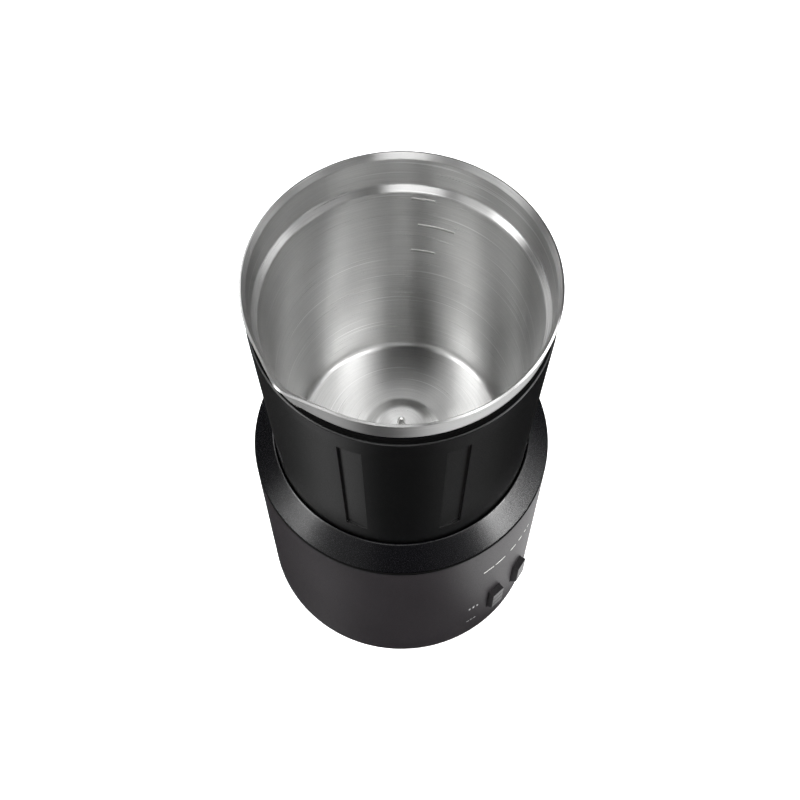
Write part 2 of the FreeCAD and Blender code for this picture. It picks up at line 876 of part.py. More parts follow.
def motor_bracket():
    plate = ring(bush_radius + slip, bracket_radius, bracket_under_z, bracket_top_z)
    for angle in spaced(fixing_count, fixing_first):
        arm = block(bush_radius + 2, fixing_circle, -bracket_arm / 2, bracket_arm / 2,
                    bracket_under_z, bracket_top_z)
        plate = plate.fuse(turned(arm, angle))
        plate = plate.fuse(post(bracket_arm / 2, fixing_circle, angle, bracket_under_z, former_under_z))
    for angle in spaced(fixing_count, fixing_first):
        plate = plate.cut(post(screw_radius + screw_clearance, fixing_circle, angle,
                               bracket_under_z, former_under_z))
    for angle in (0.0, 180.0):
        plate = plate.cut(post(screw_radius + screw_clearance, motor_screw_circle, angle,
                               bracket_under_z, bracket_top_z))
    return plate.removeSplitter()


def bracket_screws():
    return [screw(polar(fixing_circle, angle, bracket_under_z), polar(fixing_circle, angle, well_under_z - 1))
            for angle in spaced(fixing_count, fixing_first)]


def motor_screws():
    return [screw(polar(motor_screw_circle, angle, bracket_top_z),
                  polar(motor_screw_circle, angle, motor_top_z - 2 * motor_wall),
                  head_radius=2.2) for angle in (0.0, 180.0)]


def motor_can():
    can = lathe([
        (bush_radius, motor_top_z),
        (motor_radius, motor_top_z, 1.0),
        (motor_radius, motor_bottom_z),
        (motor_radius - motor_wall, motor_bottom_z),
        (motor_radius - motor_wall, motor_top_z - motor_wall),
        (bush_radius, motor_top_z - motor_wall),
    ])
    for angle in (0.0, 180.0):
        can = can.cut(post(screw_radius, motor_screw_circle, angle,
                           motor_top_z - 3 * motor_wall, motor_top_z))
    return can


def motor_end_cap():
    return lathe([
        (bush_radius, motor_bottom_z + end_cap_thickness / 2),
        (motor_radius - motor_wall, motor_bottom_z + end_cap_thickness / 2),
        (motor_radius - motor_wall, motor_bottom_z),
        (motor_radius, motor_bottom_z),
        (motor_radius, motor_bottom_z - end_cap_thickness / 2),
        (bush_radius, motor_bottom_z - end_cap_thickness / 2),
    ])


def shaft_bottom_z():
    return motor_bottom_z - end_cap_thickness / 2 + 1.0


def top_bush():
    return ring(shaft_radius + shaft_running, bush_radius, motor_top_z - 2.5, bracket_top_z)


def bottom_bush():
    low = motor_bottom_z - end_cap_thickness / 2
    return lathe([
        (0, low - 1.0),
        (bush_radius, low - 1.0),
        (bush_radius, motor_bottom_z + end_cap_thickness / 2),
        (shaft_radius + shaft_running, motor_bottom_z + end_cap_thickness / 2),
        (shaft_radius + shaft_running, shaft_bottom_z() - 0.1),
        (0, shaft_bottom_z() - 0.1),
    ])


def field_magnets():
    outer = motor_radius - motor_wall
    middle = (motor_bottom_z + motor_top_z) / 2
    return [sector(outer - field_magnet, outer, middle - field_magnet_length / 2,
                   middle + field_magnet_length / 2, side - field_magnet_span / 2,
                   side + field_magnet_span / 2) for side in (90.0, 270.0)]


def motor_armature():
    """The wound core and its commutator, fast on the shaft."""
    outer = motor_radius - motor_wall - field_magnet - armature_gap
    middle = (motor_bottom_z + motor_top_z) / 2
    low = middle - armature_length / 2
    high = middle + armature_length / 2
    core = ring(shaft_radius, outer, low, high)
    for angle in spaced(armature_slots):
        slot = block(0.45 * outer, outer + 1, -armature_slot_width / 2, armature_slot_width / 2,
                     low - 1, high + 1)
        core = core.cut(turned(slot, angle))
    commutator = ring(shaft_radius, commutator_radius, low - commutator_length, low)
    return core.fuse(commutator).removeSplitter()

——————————

**INSTRUCTIONS FOR THE TASK:** Quote each line of the data above exactly as written.

**THE SOLUTION:**
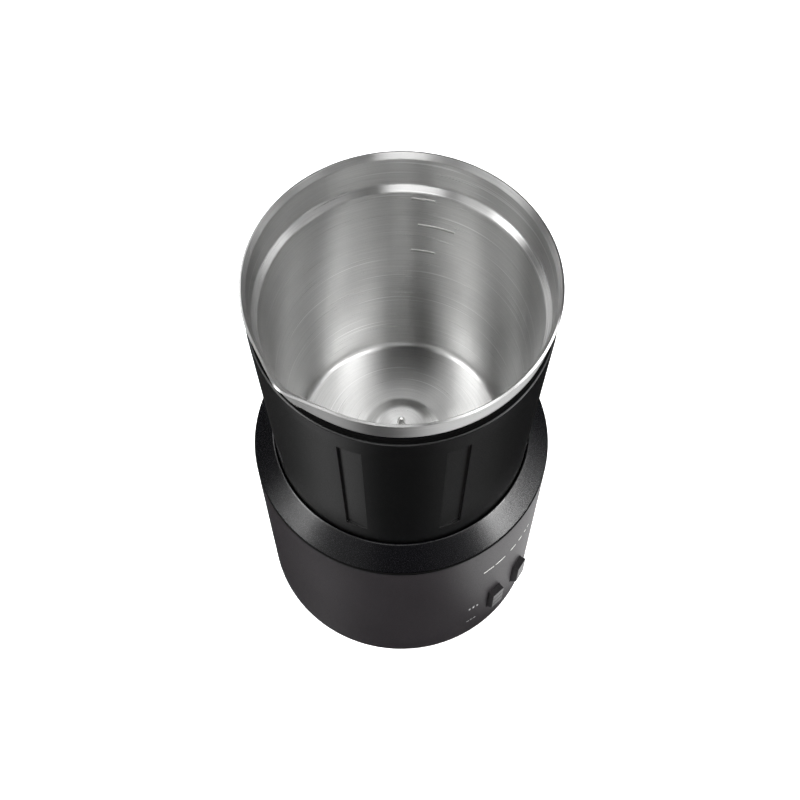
Write part 2 of the FreeCAD and Blender code for this picture. It picks up at line 876 of part.py. More parts follow.
def motor_bracket():
    plate = ring(bush_radius + slip, bracket_radius, bracket_under_z, bracket_top_z)
    for angle in spaced(fixing_count, fixing_first):
        arm = block(bush_radius + 2, fixing_circle, -bracket_arm / 2, bracket_arm / 2,
                    bracket_under_z, bracket_top_z)
        plate = plate.fuse(turned(arm, angle))
        plate = plate.fuse(post(bracket_arm / 2, fixing_circle, angle, bracket_under_z, former_under_z))
    for angle in spaced(fixing_count, fixing_first):
        plate = plate.cut(post(screw_radius + screw_clearance, fixing_circle, angle,
                               bracket_under_z, former_under_z))
    for angle in (0.0, 180.0):
        plate = plate.cut(post(screw_radius + screw_clearance, motor_screw_circle, angle,
                               bracket_under_z, bracket_top_z))
    return plate.removeSplitter()


def bracket_screws():
    return [screw(polar(fixing_circle, angle, bracket_under_z), polar(fixing_circle, angle, well_under_z - 1))
            for angle in spaced(fixing_count, fixing_first)]


def motor_screws():
    return [screw(polar(motor_screw_circle, angle, bracket_top_z),
                  polar(motor_screw_circle, angle, motor_top_z - 2 * motor_wall),
                  head_radius=2.2) for angle in (0.0, 180.0)]


def motor_can():
    can = lathe([
        (bush_radius, motor_top_z),
        (motor_radius, motor_top_z, 1.0),
        (motor_radius, motor_bottom_z),
        (motor_radius - motor_wall, motor_bottom_z),
        (motor_radius - motor_wall, motor_top_z - motor_wall),
        (bush_radius, motor_top_z - motor_wall),
    ])
    for angle in (0.0, 180.0):
        can = can.cut(post(screw_radius, motor_screw_circle, angle,
                           motor_top_z - 3 * motor_wall, motor_top_z))
    return can


def motor_end_cap():
    return lathe([
        (bush_radius, motor_bottom_z + end_cap_thickness / 2),
        (motor_radius - motor_wall, motor_bottom_z + end_cap_thickness / 2),
        (motor_radius - motor_wall, motor_bottom_z),
        (motor_radius, motor_bottom_z),
        (motor_radius, motor_bottom_z - end_cap_thickness / 2),
        (bush_radius, motor_bottom_z - end_cap_thickness / 2),
    ])


def shaft_bottom_z():
    return motor_bottom_z - end_cap_thickness / 2 + 1.0


def top_bush():
    return ring(shaft_radius + shaft_running, bush_radius, motor_top_z - 2.5, bracket_top_z)


def bottom_bush():
    low = motor_bottom_z - end_cap_thickness / 2
    return lathe([
        (0, low - 1.0),
        (bush_radius, low - 1.0),
        (bush_radius, motor_bottom_z + end_cap_thickness / 2),
        (shaft_radius + shaft_running, motor_bottom_z + end_cap_thickness / 2),
        (shaft_radius + shaft_running, shaft_bottom_z() - 0.1),
        (0, shaft_bottom_z() - 0.1),
    ])


def field_magnets():
    outer = motor_radius - motor_wall
    middle = (motor_bottom_z + motor_top_z) / 2
    return [sector(outer - field_magnet, outer, middle - field_magnet_length / 2,
                   middle + field_magnet_length / 2, side - field_magnet_span / 2,
                   side + field_magnet_span / 2) for side in (90.0, 270.0)]


def motor_armature():
    """The wound core and its commutator, fast on the shaft."""
    outer = motor_radius - motor_wall - field_magnet - armature_gap
    middle = (motor_bottom_z + motor_top_z) / 2
    low = middle - armature_length / 2
    high = middle + armature_length / 2
    core = ring(shaft_radius, outer, low, high)
    for angle in spaced(armature_slots):
        slot = block(0.45 * outer, outer + 1, -armature_slot_width / 2, armature_slot_width / 2,
                     low - 1, high + 1)
        core = core.cut(turned(slot, angle))
    commutator = ring(shaft_radius, commutator_radius, low - commutator_length, low)
    return core.fuse(commutator).removeSplitter()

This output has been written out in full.